Exhibits of artwork painted while listening to Mr. Cohen, dance performances interpreting his music, and late-night “collage-a-thons” fell somewhere in between.
“These are dedicated Leonard Cohen fans who will go anywhere for this international event,” said Kim Solez, a local renal pathologist and the festival’s organizer.
“There are only about 250 to 300 people like that in the world who will come to Leonard stuff no matter where it is” — even if it doesn’t actually feature Mr. Cohen himself, currently in Europe on his first tour in 15 years.
But taking in a concert is something anyone can do. Well, almost anyone: Western Canada has been left off the tour, something Dr. Solez thinks is deliberate.
He’s sure Mr. Cohen — whom he spent part of a day with some years back while spearheading an international campaign for an annual Robbie-Burns-type commemoration of Mr. Cohen’s birthday — wouldn’t wish to overshadow this with his presence.
“He knows about our event, and doesn’t want to be competing directly with it,” he maintains. “It would be nice to have him, but everything we planned would make no sense if the man were actually there.”
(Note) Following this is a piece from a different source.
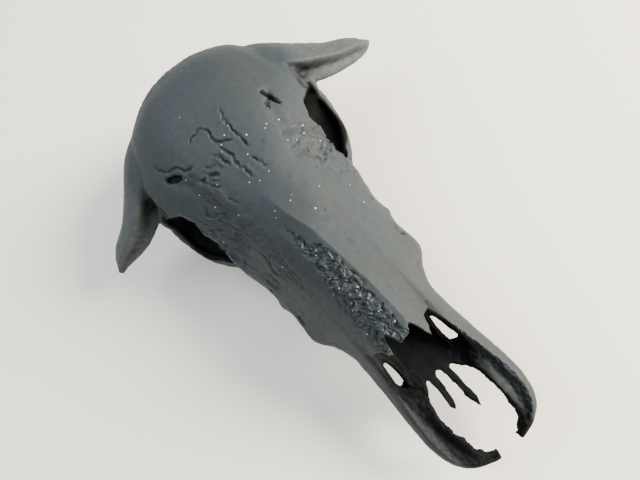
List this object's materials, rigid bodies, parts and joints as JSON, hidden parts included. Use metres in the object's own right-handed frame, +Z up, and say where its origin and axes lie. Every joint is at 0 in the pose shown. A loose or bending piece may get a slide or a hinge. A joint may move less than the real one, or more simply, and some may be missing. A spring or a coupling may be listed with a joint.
{
  "type": "buffalo skull replica",
  "caption": "Small matte grey resin replica of a horned buffalo skull without its lower jaw, lying on its cheek teeth.",
  "frame": {"origin": "on the floor under the middle of the bounding box", "axes": "+Z up from the floor, -Y towards the snout, +X to the skull's own left"},
  "size_m": [0.0986, 0.131, 0.0406],
  "materials": {
    "resin": "matte, unpainted, finely pitted"
  },
  "bodies": {
    "root": {"braincase": "resin", "nasal_bones": "resin", "vomer": "resin", "horn_right": "resin", "horn_left": "resin", "cheek_bone_right": "resin", "cheek_bone_left": "resin", "maxilla_right": "resin", "maxilla_left": "resin", "premaxilla_right": "resin", "premaxilla_left": "resin"}
  },
  "joints": []
}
After all, why bother with German Cohenights serenading native versions of I’m Your Man (“Ich bin dein Mann”) and Everybody Knows (“Jeder weiss bescheid”) on open mic night when Mr. Cohen is available to sing the real thing?
Besides, seeing the moody Ladies’ Man onstage for a couple hours provides limited appreciation of his oeuvre. For devoted fans, craving more, travelling the world to discuss his every detail and study like holy places the floors he once walked may, they hope, provide them some deeper glimpse into Leonard Cohen’s unusual soul.